The unit I got is certainly no show pony in terms of looks though (grey ABS case with some buttons, plugs and LEDs), but that's not what it's for, it's the functions and claimed accuracy that is its purpose.
My KE25 thread
WSID - 12.8@108mph || Wakefield Park - 1:11.4 || SDMA Hillclimb - 49.3
Here's a link to a pic of the whole LC-1 kit - http://www.diamondstarmotorsport.com...novate-lc1.jpg
I havent looked at WBO2 products for about a year, so i dont know. I also got the p00s with them for not replying to my emails for over 2 weeks, so i bought the Innovate LC-1 (it was cheaper too)
...... butt scratcher?!
well I can see an LC-1 with sensor kit for $199 USD
http://cgi.ebay.com/ebaymotors/Innov...3741QQtcZphoto
and the tech-edge 2J1 kit (with sensor and no display) came to $253 AUD (does include an RS232 pc cable though)
http://www.wbo2.com/2j/default.htm
(damn whats the current exchange rate again?)
I'm guessing postage would be cheaper in aus too.
Havn't decided which one seems better value yet, but I think I need to look at the LC-1 a bit more. The WBO2 site certainly is good for info - thanks for pointing that out.
'88 A.D.M aw11
'98 20v blacktop, 14.745@150kmh at willowbank
1:06.8 at Q.R sprint track (on road tyres)
http://www.toymods.net/forums/showthread.php?t=1238
for the innovative stuff, see http://www.innovatemotorsports.com/resources.php
Yeah, I'll agree that their reposnse to email is less than inspiring, but when I called them they were great and I had my whole setup within 24 hours (cashola discount of 10% too).Originally Posted by The Witzl
The LC1 is a great looking unit, I just went with the 3A2 because I figured I could use most of the inputs and outputs for logging, I also went with a 4m sensor cable so I can run it with a sniffer pipe on some other cars.
3A2 features see below:
*Accuracy within 0.1 AFR (Lambda +/- 0.005).

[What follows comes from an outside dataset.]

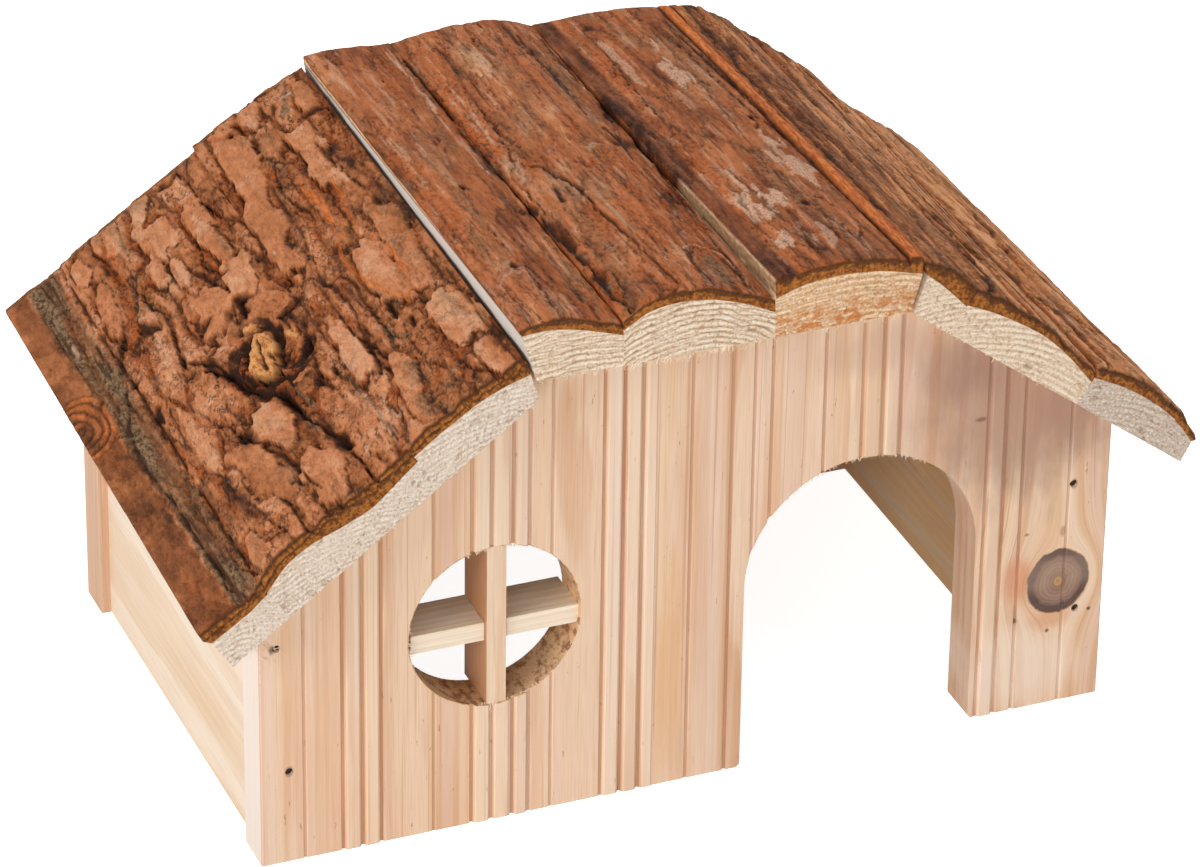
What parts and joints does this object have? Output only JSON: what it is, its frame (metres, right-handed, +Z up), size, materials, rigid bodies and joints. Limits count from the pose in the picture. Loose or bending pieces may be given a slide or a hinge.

*10.5 to 19.5 Volt DC operation (up to 3 Amps).
*Uses LSU 4.0/4.2 (Bosch 6066/7057 family) or NTK (L1H1/L2H2) sensor.
*WBlin Configurable wideband 5 Volt output (12 bit accuracy).
*SVout for LD01 display (10 bit configurable too).
*NBsim narrowband (10 bit configurable too).
*3 analogue 0 to 5 Volt inputs sampled at up to 40/sec.
*4 thermocouple inputs (can be converted to analogue inputs).
*RPM input from Tacho or ECU for logging.
*PULSE input from VSS sensor or cruise control for logging.
*ALARM output with configurable software triggers, for shift lights, buzzers etc.
*5 volt output for powering external sensors such as MAP or TPS.
*Auto-cal button, one-touch calibration (with sensor in free-air).
*USB Full-Speed (12Mb/s) virtual serial port - designed for modern laptop computers *without RS232 ports. 100% compatible with existing PC software.
*On-board 1 M Byte logging memory downloads via USB and RS232 channels to PC.
I should get a chance to test mine for accuracy against a dyno shops one in the next couple of weeks.
The 2J1 is more of a direct comparison to the LC1 though:
http://wbo2.com/2j/default.htm
*Accuracy within +/- 0.1 AFR over AFR 11 to 17.
*Differential WBlin wideband 0-5 Volt output.
*Uses new Bosch LSU 4.2 7200 sensor.
*WBlin configurable with 10 bit accuracy.
*Auto-cal button calibration with sensor in free-air.
*NBsim narrowband (10 bit configurable) output.
*2 analogue 0 to 5 Volt inputs sampled at up to 40/sec.
*RPM input from Tacho or ECU for logging.
*PULSE input from VSS sensor or cruise control for logging.
*10.5 to 19.5 Volt DC operation (up to 3 Amps).
*Free logging software (optional extra feature upgrade available).
LC1 or 2J1 I don't think you could go wrong either way.